Every line below should be repeated exactly.

-- Begin Source excerpt --

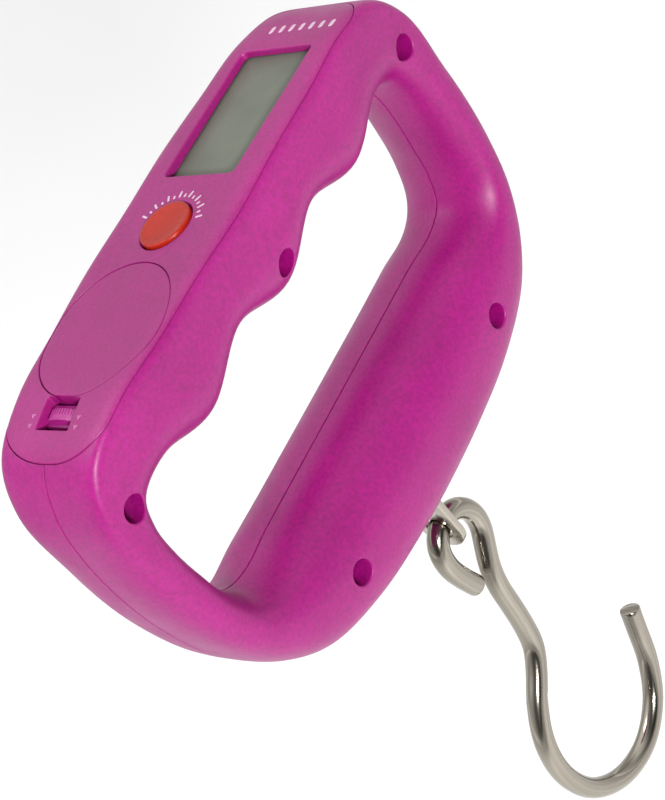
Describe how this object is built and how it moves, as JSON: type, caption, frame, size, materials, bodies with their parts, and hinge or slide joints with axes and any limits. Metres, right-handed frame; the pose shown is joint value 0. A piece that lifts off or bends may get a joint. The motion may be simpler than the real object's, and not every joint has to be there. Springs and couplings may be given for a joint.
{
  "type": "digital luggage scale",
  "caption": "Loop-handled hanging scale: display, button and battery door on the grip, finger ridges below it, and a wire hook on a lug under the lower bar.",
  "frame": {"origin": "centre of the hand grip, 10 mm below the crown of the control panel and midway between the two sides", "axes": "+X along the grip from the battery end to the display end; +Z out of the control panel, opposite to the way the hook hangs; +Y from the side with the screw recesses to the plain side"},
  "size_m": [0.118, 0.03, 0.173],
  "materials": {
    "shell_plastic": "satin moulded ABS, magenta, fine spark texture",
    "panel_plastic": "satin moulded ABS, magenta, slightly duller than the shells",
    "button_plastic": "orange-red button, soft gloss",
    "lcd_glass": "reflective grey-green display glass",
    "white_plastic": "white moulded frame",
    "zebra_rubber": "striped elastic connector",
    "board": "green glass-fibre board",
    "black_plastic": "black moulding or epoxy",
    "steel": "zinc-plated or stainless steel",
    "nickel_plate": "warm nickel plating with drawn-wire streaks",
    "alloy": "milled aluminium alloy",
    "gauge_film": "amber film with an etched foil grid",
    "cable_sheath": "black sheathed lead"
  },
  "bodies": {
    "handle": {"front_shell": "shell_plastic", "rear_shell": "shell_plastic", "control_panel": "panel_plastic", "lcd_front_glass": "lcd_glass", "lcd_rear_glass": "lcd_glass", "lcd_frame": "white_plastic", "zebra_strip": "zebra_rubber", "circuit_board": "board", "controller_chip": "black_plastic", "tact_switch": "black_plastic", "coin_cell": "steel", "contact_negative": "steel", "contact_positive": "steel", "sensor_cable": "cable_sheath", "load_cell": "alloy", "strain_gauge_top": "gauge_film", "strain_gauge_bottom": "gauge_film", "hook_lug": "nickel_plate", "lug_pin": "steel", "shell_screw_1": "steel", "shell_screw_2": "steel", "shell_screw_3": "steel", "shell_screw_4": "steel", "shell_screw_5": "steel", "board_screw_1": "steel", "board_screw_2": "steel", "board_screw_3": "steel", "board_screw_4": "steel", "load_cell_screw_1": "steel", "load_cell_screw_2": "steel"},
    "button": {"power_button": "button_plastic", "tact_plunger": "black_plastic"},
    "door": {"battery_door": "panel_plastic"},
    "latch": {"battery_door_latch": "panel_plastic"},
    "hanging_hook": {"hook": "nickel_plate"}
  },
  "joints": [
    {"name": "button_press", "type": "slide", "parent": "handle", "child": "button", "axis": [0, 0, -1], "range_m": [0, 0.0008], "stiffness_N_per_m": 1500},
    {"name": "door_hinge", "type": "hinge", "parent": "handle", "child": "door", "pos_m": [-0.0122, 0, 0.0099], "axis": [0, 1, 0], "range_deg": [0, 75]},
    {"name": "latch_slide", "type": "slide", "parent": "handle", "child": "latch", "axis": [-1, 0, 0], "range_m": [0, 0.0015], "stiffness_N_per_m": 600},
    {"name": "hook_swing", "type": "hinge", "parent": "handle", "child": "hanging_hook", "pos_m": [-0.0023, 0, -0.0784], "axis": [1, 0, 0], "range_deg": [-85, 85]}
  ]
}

-- End Source excerpt --

▸ Answer for this exercise:
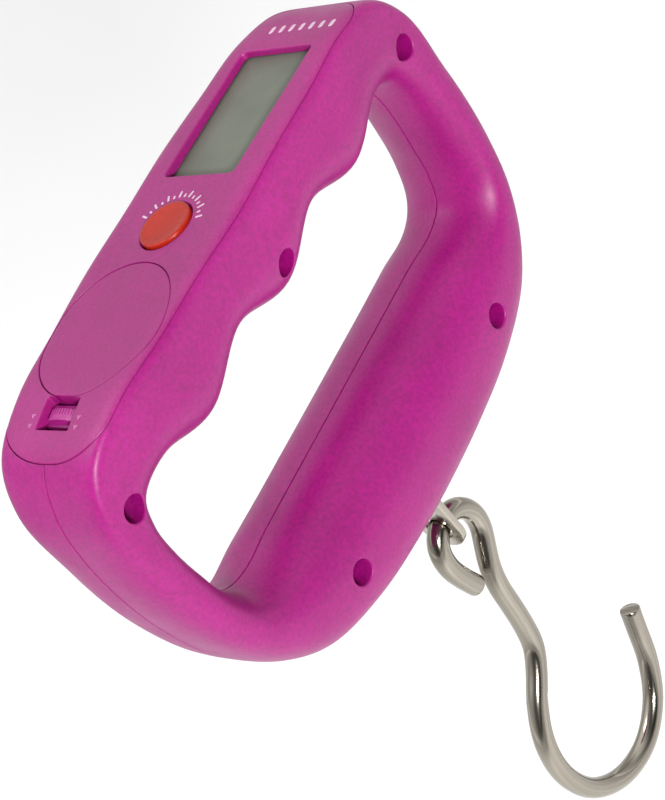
Describe how this object is built and how it moves, as JSON: type, caption, frame, size, materials, bodies with their parts, and hinge or slide joints with axes and any limits. Metres, right-handed frame; the pose shown is joint value 0. A piece that lifts off or bends may get a joint. The motion may be simpler than the real object's, and not every joint has to be there. Springs and couplings may be given for a joint.
{
  "type": "digital luggage scale",
  "caption": "Loop-handled hanging scale: display, button and battery door on the grip, finger ridges below it, and a wire hook on a lug under the lower bar.",
  "frame": {"origin": "centre of the hand grip, 10 mm below the crown of the control panel and midway between the two sides", "axes": "+X along the grip from the battery end to the display end; +Z out of the control panel, opposite to the way the hook hangs; +Y from the side with the screw recesses to the plain side"},
  "size_m": [0.118, 0.03, 0.173],
  "materials": {
    "shell_plastic": "satin moulded ABS, magenta, fine spark texture",
    "panel_plastic": "satin moulded ABS, magenta, slightly duller than the shells",
    "button_plastic": "orange-red button, soft gloss",
    "lcd_glass": "reflective grey-green display glass",
    "white_plastic": "white moulded frame",
    "zebra_rubber": "striped elastic connector",
    "board": "green glass-fibre board",
    "black_plastic": "black moulding or epoxy",
    "steel": "zinc-plated or stainless steel",
    "nickel_plate": "warm nickel plating with drawn-wire streaks",
    "alloy": "milled aluminium alloy",
    "gauge_film": "amber film with an etched foil grid",
    "cable_sheath": "black sheathed lead"
  },
  "bodies": {
    "handle": {"front_shell": "shell_plastic", "rear_shell": "shell_plastic", "control_panel": "panel_plastic", "lcd_front_glass": "lcd_glass", "lcd_rear_glass": "lcd_glass", "lcd_frame": "white_plastic", "zebra_strip": "zebra_rubber", "circuit_board": "board", "controller_chip": "black_plastic", "tact_switch": "black_plastic", "coin_cell": "steel", "contact_negative": "steel", "contact_positive": "steel", "sensor_cable": "cable_sheath", "load_cell": "alloy", "strain_gauge_top": "gauge_film", "strain_gauge_bottom": "gauge_film", "hook_lug": "nickel_plate", "lug_pin": "steel", "shell_screw_1": "steel", "shell_screw_2": "steel", "shell_screw_3": "steel", "shell_screw_4": "steel", "shell_screw_5": "steel", "board_screw_1": "steel", "board_screw_2": "steel", "board_screw_3": "steel", "board_screw_4": "steel", "load_cell_screw_1": "steel", "load_cell_screw_2": "steel"},
    "button": {"power_button": "button_plastic", "tact_plunger": "black_plastic"},
    "door": {"battery_door": "panel_plastic"},
    "latch": {"battery_door_latch": "panel_plastic"},
    "hanging_hook": {"hook": "nickel_plate"}
  },
  "joints": [
    {"name": "button_press", "type": "slide", "parent": "handle", "child": "button", "axis": [0, 0, -1], "range_m": [0, 0.0008], "stiffness_N_per_m": 1500},
    {"name": "door_hinge", "type": "hinge", "parent": "handle", "child": "door", "pos_m": [-0.0122, 0, 0.0099], "axis": [0, 1, 0], "range_deg": [0, 75]},
    {"name": "latch_slide", "type": "slide", "parent": "handle", "child": "latch", "axis": [-1, 0, 0], "range_m": [0, 0.0015], "stiffness_N_per_m": 600},
    {"name": "hook_swing", "type": "hinge", "parent": "handle", "child": "hanging_hook", "pos_m": [-0.0023, 0, -0.0784], "axis": [1, 0, 0], "range_deg": [-85, 85]}
  ]
}